Written request: Find each line with the string "scene" and copy it.

Dataset section:

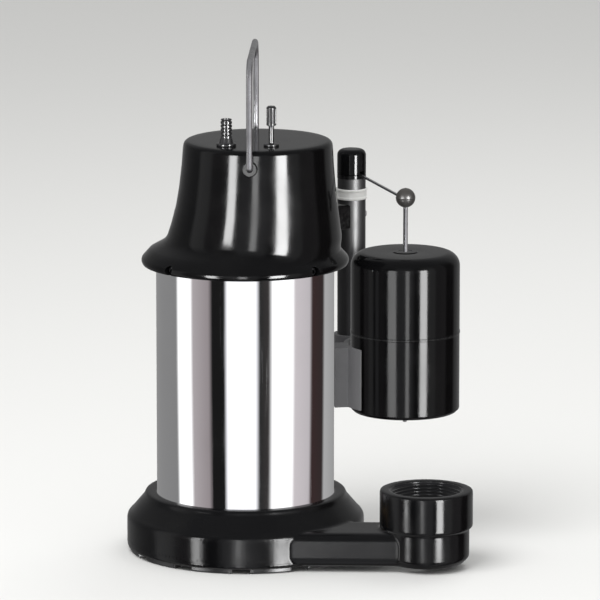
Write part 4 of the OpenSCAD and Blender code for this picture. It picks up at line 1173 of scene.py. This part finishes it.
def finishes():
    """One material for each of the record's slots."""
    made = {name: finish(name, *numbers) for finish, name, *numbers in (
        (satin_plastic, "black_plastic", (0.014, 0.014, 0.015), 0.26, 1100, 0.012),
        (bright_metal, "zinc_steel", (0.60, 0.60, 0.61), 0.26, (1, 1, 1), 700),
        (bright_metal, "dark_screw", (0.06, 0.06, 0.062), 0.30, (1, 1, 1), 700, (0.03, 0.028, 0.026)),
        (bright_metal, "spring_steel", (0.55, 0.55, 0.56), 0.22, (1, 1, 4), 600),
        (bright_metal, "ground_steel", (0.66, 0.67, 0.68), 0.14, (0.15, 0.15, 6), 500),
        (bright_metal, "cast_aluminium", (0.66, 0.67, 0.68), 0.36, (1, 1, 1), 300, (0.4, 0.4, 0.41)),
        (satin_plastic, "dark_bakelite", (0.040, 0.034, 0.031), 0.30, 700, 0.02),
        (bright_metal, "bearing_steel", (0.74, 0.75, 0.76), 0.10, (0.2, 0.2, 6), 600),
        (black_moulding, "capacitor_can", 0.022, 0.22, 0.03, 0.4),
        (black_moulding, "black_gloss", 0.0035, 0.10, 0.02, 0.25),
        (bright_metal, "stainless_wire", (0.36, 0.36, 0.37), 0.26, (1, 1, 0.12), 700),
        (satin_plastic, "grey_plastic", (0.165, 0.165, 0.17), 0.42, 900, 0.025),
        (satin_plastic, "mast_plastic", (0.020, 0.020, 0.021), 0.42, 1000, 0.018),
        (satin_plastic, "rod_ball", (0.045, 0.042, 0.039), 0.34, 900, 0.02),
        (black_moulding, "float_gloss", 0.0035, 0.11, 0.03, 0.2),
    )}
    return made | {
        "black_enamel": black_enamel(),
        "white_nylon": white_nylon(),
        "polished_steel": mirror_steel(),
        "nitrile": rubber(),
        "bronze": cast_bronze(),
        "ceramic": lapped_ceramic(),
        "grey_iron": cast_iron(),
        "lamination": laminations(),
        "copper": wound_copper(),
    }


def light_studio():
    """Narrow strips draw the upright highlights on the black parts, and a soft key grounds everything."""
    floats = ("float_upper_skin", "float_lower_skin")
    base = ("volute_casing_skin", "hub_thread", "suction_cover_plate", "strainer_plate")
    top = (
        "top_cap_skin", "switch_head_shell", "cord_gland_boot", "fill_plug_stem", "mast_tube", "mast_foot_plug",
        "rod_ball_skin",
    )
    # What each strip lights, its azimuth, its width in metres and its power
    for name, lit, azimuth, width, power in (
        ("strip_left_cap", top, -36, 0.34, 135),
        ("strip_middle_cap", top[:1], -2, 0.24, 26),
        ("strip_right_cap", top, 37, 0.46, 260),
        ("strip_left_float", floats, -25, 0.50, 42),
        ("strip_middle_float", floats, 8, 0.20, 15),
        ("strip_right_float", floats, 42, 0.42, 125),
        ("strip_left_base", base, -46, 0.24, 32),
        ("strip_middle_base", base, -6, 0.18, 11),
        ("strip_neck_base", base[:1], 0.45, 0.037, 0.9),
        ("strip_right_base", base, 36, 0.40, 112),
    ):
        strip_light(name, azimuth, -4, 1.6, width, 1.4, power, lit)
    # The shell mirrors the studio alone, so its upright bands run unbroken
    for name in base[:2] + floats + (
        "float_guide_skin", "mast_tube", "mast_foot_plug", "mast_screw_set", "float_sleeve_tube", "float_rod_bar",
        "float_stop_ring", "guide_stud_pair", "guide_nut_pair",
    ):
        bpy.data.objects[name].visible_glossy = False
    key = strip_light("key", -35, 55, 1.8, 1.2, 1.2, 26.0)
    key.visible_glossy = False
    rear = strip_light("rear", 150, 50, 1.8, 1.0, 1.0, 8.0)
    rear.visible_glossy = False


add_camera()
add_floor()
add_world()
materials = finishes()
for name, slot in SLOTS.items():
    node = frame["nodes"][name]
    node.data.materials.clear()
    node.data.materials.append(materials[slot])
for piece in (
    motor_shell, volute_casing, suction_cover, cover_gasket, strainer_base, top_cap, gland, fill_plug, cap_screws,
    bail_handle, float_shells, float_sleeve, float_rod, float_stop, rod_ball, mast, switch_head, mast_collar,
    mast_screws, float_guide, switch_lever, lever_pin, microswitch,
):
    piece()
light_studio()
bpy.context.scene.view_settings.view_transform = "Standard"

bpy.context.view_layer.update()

Output for this task:
Write part 4 of the OpenSCAD and Blender code for this picture. It picks up at line 1173 of scene.py. This part finishes it.
bpy.context.scene.view_settings.view_transform = "Standard"